→ **Problem details**: Look through the records below, and copy out every line that holds the string "picture".
>> Start Record set
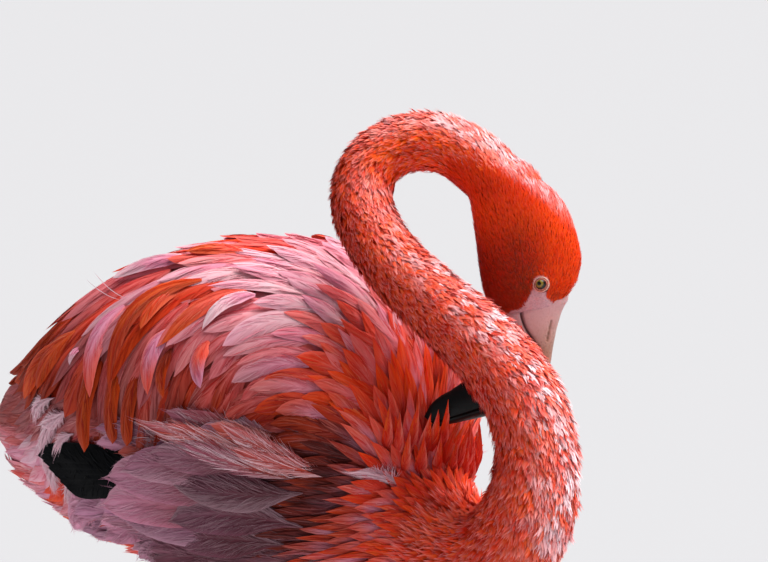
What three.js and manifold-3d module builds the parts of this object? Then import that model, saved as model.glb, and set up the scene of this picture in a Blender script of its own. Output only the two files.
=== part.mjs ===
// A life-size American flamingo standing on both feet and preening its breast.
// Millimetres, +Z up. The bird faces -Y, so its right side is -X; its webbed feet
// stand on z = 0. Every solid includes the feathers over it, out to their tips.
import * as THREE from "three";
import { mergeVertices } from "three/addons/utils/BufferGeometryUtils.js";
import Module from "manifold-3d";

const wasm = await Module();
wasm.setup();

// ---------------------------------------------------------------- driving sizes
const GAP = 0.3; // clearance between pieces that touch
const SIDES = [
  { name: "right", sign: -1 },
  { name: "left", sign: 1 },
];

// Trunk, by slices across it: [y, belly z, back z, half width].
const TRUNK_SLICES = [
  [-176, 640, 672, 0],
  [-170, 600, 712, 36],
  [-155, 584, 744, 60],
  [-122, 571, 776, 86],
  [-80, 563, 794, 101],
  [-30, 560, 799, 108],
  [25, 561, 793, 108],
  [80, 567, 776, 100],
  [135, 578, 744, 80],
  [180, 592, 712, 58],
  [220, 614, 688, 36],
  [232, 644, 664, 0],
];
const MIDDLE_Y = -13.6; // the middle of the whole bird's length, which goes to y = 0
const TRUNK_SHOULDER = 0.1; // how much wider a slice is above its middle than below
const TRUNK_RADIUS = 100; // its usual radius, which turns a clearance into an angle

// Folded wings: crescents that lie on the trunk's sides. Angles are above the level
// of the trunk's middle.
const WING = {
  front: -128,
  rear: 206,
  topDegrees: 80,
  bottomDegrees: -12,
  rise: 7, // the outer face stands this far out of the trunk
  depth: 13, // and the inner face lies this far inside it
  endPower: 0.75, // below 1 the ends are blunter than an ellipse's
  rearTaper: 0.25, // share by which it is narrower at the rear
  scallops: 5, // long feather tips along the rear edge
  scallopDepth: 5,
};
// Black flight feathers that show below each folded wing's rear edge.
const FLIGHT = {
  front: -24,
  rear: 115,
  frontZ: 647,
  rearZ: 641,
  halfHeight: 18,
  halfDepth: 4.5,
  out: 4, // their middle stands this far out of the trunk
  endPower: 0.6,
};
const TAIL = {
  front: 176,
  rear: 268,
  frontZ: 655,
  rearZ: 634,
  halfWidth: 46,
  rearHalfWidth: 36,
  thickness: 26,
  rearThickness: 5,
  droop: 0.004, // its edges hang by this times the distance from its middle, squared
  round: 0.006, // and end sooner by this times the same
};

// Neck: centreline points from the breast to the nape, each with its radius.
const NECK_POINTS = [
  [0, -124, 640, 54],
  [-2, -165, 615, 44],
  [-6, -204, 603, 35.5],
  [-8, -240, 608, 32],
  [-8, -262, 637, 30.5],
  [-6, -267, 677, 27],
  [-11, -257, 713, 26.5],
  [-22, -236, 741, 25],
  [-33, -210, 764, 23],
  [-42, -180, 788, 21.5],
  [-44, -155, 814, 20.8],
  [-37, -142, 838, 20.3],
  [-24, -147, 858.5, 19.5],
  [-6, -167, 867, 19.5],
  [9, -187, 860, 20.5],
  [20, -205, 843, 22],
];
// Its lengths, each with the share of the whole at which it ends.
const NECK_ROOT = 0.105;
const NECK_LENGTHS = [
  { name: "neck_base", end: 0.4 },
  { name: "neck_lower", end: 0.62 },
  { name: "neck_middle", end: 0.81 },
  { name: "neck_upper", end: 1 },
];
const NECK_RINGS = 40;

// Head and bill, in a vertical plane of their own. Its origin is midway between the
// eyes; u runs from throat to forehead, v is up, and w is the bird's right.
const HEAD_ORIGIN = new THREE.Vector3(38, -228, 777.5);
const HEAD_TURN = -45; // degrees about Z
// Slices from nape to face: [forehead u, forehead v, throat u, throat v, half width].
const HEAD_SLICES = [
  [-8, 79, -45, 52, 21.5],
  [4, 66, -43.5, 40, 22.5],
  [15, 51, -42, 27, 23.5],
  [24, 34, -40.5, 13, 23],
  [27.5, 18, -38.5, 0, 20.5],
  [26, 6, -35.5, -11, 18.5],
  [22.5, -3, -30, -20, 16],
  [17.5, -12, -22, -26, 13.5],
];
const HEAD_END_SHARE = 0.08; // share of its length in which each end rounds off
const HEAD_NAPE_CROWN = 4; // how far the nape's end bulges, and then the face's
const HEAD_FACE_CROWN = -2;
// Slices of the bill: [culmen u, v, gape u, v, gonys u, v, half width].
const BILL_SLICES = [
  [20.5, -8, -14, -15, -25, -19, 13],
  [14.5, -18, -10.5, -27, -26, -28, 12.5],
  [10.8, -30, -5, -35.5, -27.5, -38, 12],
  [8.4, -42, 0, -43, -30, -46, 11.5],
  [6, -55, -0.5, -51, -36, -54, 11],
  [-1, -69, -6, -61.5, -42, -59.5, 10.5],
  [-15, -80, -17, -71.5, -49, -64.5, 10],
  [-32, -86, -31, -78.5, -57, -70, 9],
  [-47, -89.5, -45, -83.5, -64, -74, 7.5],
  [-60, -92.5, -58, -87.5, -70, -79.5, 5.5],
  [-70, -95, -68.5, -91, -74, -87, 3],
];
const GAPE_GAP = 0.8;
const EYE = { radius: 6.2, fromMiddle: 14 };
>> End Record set
>> Start Record set
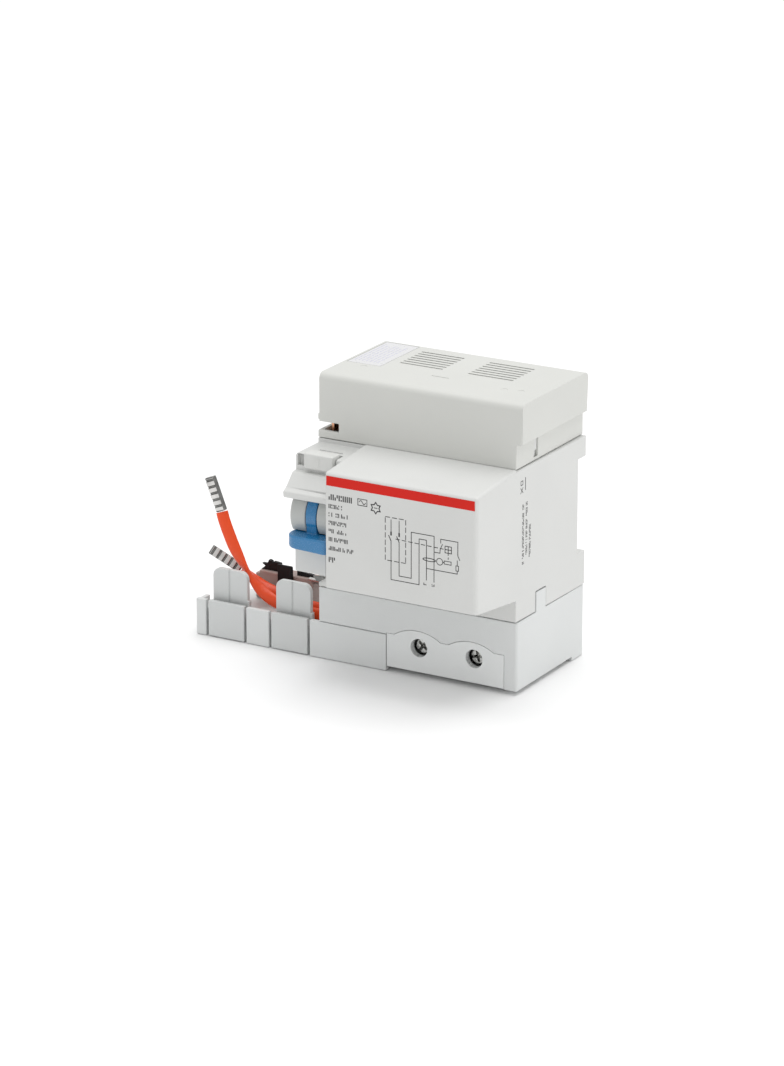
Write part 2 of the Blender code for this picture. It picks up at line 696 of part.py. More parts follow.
>> End Record set
>> Start Record set
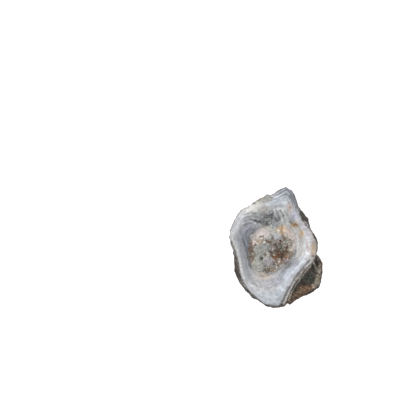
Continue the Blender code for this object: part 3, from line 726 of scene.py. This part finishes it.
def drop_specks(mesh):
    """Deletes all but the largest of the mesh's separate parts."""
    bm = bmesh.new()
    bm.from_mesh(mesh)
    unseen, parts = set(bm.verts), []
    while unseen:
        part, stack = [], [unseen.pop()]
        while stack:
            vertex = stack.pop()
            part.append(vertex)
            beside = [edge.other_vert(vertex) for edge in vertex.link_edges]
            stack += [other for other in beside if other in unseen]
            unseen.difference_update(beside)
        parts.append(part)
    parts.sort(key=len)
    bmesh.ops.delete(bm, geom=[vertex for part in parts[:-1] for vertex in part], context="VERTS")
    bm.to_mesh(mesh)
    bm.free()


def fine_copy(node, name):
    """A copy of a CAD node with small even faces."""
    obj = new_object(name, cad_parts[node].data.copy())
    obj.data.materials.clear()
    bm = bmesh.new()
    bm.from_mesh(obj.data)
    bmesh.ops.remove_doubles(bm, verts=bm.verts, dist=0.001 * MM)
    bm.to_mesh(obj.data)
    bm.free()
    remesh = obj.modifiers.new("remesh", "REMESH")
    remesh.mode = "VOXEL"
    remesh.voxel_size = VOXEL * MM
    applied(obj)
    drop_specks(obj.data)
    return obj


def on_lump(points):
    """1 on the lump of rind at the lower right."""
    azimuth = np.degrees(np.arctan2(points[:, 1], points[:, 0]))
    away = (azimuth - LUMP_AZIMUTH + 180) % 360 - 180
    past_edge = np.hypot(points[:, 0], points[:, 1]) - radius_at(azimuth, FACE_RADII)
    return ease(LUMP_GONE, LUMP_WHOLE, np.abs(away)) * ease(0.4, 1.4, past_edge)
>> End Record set
→ **In response**:
What three.js and manifold-3d module builds the parts of this object? Then import that model, saved as model.glb, and set up the scene of this picture in a Blender script of its own. Output only the two files.
Write part 2 of the Blender code for this picture. It picks up at line 696 of part.py. More parts follow.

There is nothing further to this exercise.